Bit of a tangent, but I'm just curious if that's that some staffs (but not all) and above are leads, or if it's that engineering & management tracks are orthogonal but not mutually exclusive?

I was attempted to idly discuss/suggest the latter was a possibility recently (not in a position to effect it), and I'm not sure I made my point very effectively or coherently. If that is the case where you work, are you aware of any sort of name for that or keyword? Hard sort of thing to search for otherwise.




From my limited experience, Staff+ seems to have a lot of the same responsibilities as a manager, but without the direct reports—they're both “leadership” positions and focus on long(er)-term planning, business needs, cross-team communication, and enabling others rather than doing the work themselves. Though in lieu of people management, Staff+ engineers do get to spend some time coding, but it's pretty rarely the majority of their job.

So to that extent, I think there's quite a lot in common between engineering and management tracks after a certain point, both because there's a genuine need for that, and because direct code contributions just don't scale in the same way that helping others does.


It depends on the team, the projects, the phase of the projects and the weather forecast. To me this "staff" stuff just means doing more of whatever it takes while making sure the other engineers learn and grow, not doing everything yourself just because you're able to.

Sometimes it means plowing into code and implementing stuff, because that's the main thrust at the time and where the most effort needs to be focused. Sometimes it means backing away and researching problems at a high level to save others from having to get out of focus.

Whether that's team leading or engineering or managering is a moot point to me.

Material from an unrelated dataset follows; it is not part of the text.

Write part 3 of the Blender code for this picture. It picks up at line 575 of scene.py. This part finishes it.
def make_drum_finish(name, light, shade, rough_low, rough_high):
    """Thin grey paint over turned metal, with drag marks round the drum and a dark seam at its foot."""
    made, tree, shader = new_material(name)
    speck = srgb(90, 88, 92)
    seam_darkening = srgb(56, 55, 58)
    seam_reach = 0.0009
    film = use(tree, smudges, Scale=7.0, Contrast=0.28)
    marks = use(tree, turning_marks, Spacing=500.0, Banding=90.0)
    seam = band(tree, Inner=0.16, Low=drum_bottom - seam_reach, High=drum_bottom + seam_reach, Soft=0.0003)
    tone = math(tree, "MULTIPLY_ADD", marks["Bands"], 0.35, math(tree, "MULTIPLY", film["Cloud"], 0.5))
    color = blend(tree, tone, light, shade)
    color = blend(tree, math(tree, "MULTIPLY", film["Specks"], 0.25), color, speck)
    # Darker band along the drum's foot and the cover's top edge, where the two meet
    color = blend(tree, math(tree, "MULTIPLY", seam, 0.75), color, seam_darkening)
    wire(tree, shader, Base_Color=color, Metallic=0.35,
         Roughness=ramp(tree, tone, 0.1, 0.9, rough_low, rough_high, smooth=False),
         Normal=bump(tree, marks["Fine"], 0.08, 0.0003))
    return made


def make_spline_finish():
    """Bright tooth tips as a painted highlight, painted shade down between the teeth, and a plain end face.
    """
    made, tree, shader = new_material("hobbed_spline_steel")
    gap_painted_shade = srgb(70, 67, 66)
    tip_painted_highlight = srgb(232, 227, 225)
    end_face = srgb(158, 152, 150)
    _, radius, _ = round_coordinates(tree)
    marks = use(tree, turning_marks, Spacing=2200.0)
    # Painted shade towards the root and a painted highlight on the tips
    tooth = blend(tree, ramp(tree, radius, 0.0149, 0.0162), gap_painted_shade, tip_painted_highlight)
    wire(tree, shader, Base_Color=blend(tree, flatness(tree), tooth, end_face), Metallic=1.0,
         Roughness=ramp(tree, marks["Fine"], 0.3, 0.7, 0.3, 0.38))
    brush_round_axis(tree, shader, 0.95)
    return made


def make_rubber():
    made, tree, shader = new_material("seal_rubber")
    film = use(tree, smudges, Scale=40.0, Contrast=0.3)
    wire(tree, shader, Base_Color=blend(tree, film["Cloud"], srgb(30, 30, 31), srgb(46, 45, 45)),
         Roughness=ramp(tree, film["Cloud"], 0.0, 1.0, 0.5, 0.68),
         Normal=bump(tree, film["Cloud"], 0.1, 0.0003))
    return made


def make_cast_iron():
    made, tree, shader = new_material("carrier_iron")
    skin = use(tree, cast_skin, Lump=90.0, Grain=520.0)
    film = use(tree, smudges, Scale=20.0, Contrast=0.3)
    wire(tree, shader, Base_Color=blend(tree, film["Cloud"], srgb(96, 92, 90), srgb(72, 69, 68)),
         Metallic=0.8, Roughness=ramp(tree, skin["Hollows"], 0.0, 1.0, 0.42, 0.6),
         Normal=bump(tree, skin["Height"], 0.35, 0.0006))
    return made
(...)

I would read these two pieces as they lay things out pretty well:

https://staffeng.com/guides/what-do-staff-engineers-actually...

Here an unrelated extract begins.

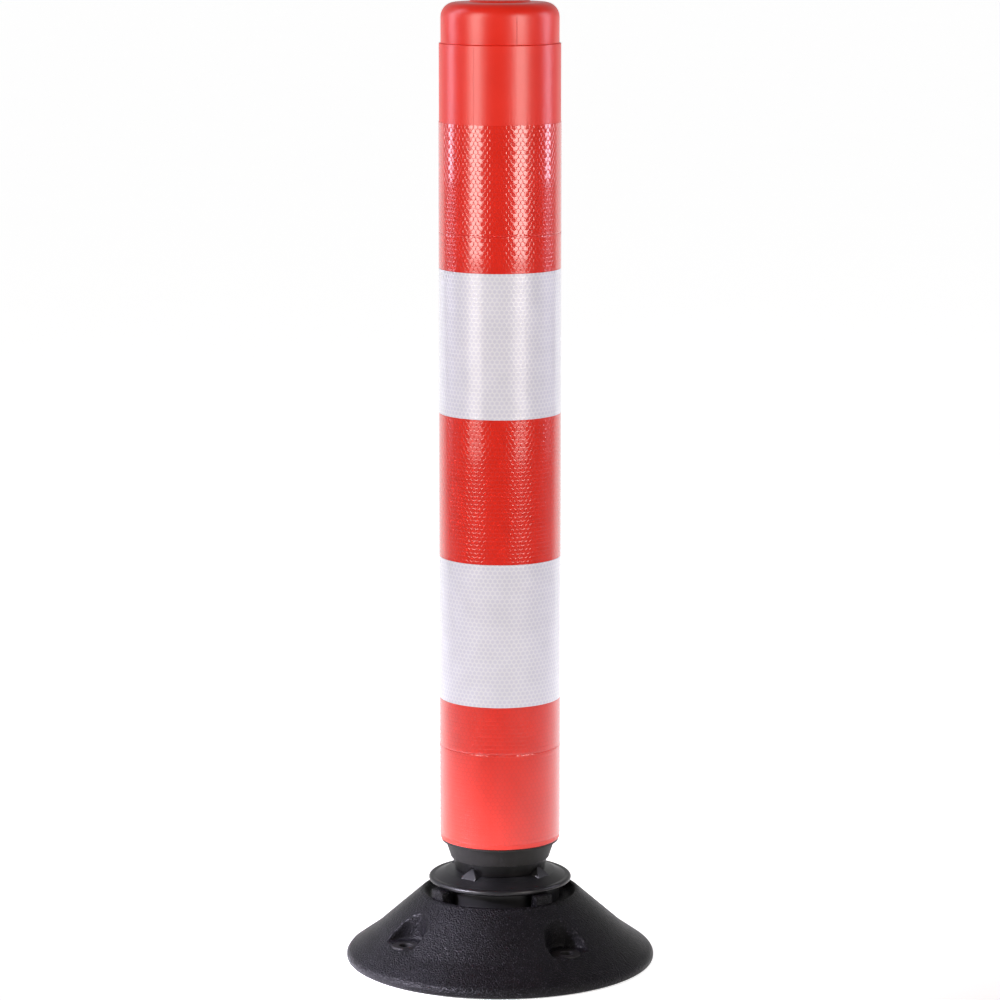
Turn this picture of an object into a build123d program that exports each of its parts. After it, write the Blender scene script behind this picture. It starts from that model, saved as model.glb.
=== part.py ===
from build123d import *
import math
import os

# Self-righting delineator post, in millimetres, +Z up.
# Origin: centre of the rubber base's underside.
# +X is the way the post tips, midway between two of the locating teeth.

# Post tube and its reflective bands
tube_diameter = 100.0
tube_wall = 3.5
band_count = 5
band_height = 120.0
first_band_height = 117.0
sheet_thickness = 0.5
plain_below_bands = 4.0
plain_above_bands = 64.0
tube_edge_radius = 1.2

# End cap
cap_step = 1.4
cap_height = 33.0
cap_corner_radius = 12.0
cap_wall = 3.0
cap_plug_length = 30.0
cap_disc_diameter = 50.0
cap_disc_rise = 2.0
cap_disc_chamfer = 0.9

# Neck that plugs into the tube and stands on the saucer
seat_height = 78.5
neck_foot_diameter = 75.2
neck_foot_wall = 6.6
neck_step_height = 10.0
neck_foot_flare = 2.4
neck_skirt_overhang = 1.3
neck_cone_height = 14.4
neck_cone_inset = 2.9
neck_flange_thickness = 2.1
neck_flange_inset = 1.0
neck_plug_length = 40.0
neck_plug_wall = 8.3
neck_floor_rise = 15.5
neck_floor_thickness = 6.0
neck_foot_draft = 2.0

# Saucer that the neck stands on
saucer_overhang = 10.0
saucer_bead_radius = 2.3
saucer_bead_height = 70.0
saucer_crest_outset = 8.1
saucer_crest_drop = 2.0
saucer_bead_shoulder = 2.0
saucer_rim_core = 1.6
saucer_plate_depth = 12.5
saucer_web_thickness = 6.2
saucer_rib_count = 8
saucer_rib_thickness = 4.0
saucer_boss_wall = 8.7
saucer_boss_depth = 22.0
saucer_hub_diameter = 32.0
saucer_hub_depth = 20.0
cable_bell_depth = 3.0

# Teeth on the saucer and the notches over them
tooth_count = 4
tooth_turn = 45.0
tooth_width = 14.0
tooth_rise = 6.4
tooth_depth_in_foot = 4.1
tooth_ridge_proud = 0.9
tooth_crest_inset = 0.5
tooth_root_depth = 3.0

# Bayonet between the saucer's boss and the socket in the base
socket_bore_diameter = 82.0
socket_wall = 9.0
socket_flange_width = 8.0
socket_flange_thickness = 6.0
socket_bottom = 12.0
socket_lip_thickness = 7.7
socket_ledge = 6.8
lug_angle = 38.0
lug_height = 9.7
slot_angle = 44.0
turn_angle = 45.0
stop_angle = 5.5
stop_gap_angle = 0.5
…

https://staffeng.com/guides/staff-archetypes/

I think it all depends on who you are and what your team needs.


I think this from your second link is closest to what I'm getting at:

> Somewhat confusingly, some companies use Tech Lead as a title, and others use it as a role. In this list of archetypes, the Tech Lead is one approach to operating as a Staff engineer, but it's quite common to perform the Tech Lead role without having the impact expected of a Staff-level engineer.

My point is a bit 'bigger' than how do you operate in your position as staff engineer and what does the org need from you, what I'm getting at is about the structure of roles themselves - like it can be that your technical track/ladder (junior/mid/senior/staff/distinguished/principal/fellow/whatever) is IC that managers are completely separate, not the same people (junior/mid/senior/whatever managers). It can also be that people managers are separate, but technical management of projects is intertwined with the more senior roles.

What I was thinking about specifically, not knowing really whether anyone does this or not, was the possibility of people being on at least one of those tracks, i.e. maybe both, but that they're distinct roles. So you might be a staff engineer but a more junior manager. (And you might manage a different team than you work in, I suppose, but that would probably be inconvenient and anyway isn't really important one way or the other here.) But I suppose it also depends how or if you divide technical and people management anyway. I just don't really have the keywords to find much discussing it; your links are good though, thanks, I'll read some more on the site.


Google has a title called TLM which is tech lead + manager which is meant to straddle the divide. In practice you have twice the expectations which are themselves conflicting with only the one salary. It is often used for ICs to try out management before making the decision which ladder to stay on. Most TLMs are at the staff level so kind of fits that staff engineer who is a junior manager that you describe.


Yeah I see that now on the site you linked, as well as in his book I think & Tanya Reilly's 'The SE Path' linked from its intro (that's all I can read before it arrives). Both seem helpful texts (I've ordered & have access to ebook resp.) so really appreciate the link, thanks.


Where I work some but not all. I chose it because I’m undecided whether my next move will be management or technical.